Head: Start to finish I’d say it may have taken six years, but that’s kind of overlapping into other things. And the idea for this book was percolating for years. I had always wanted to draw this story because it offered a lot of dramatic possibilities I felt. The fact that Glen, my character has no idea what he’s getting into, and is just up against it, trying to survive hunger, the cold and being on the street…. I loved the fact that he gets his first paying gig, from Playboy no less, but has to draw it in a McDonald’s because he’s homeless. I was also trying to work in the disillusionment that occurs when he meets his hero, R. Crumb. What was he expecting? That everything was some nice cozy Underground utopia? Well yes, basically! The people Glen meets in Chicago—R. Crumb, Muhammad Ali—these are characters in Glen’s adventure, his journey through a strange land. They aren’t the focus of the story.

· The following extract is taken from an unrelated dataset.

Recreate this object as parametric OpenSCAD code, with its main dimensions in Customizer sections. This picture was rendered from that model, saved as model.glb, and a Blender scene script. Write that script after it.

He is, as is his reaction to it.
Paste: You’ve mostly done shorter works before. What was different about working on this project rather than those? How much back and forth did you do with your editor?
Head: Well the first difference was time! I knew I’d have to carve out a lot of time to face this project, to do it justice. It wasn’t going to be easy. The obvious difference, besides length—the book is 160 plus pages—is the attempt at human feeling in this book. Most of my other work, it’s somewhat cartoony, fast-moving, pretty snappy narratives … a lot of Chicago attempts to go inside my own character’s experiences, show some of that interior landscape. There were aspects of the pacing where it slows down to show moments of self-reflection before things take off again.
Working this way and with this kind of scope … even geographically, so that I went back to places the story took place in—Chicago and Cleveland—to do photo-research, and the fact that it mostly took place in 1977 … I had to get the ‘look’ right. Or as right as I could. It really was the closest thing I’ve experienced to what I imagine filmmaking to be. Challenging but very rewarding, too.
There was no back and forth with any editor at all, I had none! The main help I got with Chicago was from my good friend and fellow artist Tim Lane. He just constantly pushed me to get this book going, after I told him about the project. He really helped me get it going because I’m kind of a slow starter. Actually, he was also a big help in my making the switch from comic book to graphic novel because he helped me to see how a character could be opened up more, to have a more fully-human dimension. I moved a little further away from the Dick Tracy approach where the character is just really basic—with one dimensional motives like greed, hate, lust and fear guiding him. This all got me thinking more about social realism—where my character fits in the world in terms of race, class, wealth and individuality. And I tried to show what was going on underneath.
Chicago Interior by Glenn Head
Paste: Your style is pretty reflective of the 1970s, when the book mostly takes place. Is that intentional or just a result of your influences/formative era?
Head: Both. I liked the fact that my style, which is heavily influenced by 1970s Underground comics, shows the world through that stylistic lens. It was like the people who, in a way, birthed this style, this movement, this worldview. I got to meet them when I was at my absolute lowest. I met Robert Crumb for dinner and, as I show in my book, this was not some moment of “Wow! Aren’t comix awesome?” but more like “this world’s a shithole, kid, all just hippie nonsense … What are you wasting your time with it for? A lost cause, that’s what it is….” This is how I interpreted it, anyway. See my character, naively or not was looking for authenticity and saw the dichotomy between Playboy magazine and “the Underground” as the difference between integrity and selling out. My character was experiencing first hand that integrity is for naught when you need a meal! And I enjoyed drawing this kind of squalid horror in a style reminiscent of that time that relates to the artists who inspired it.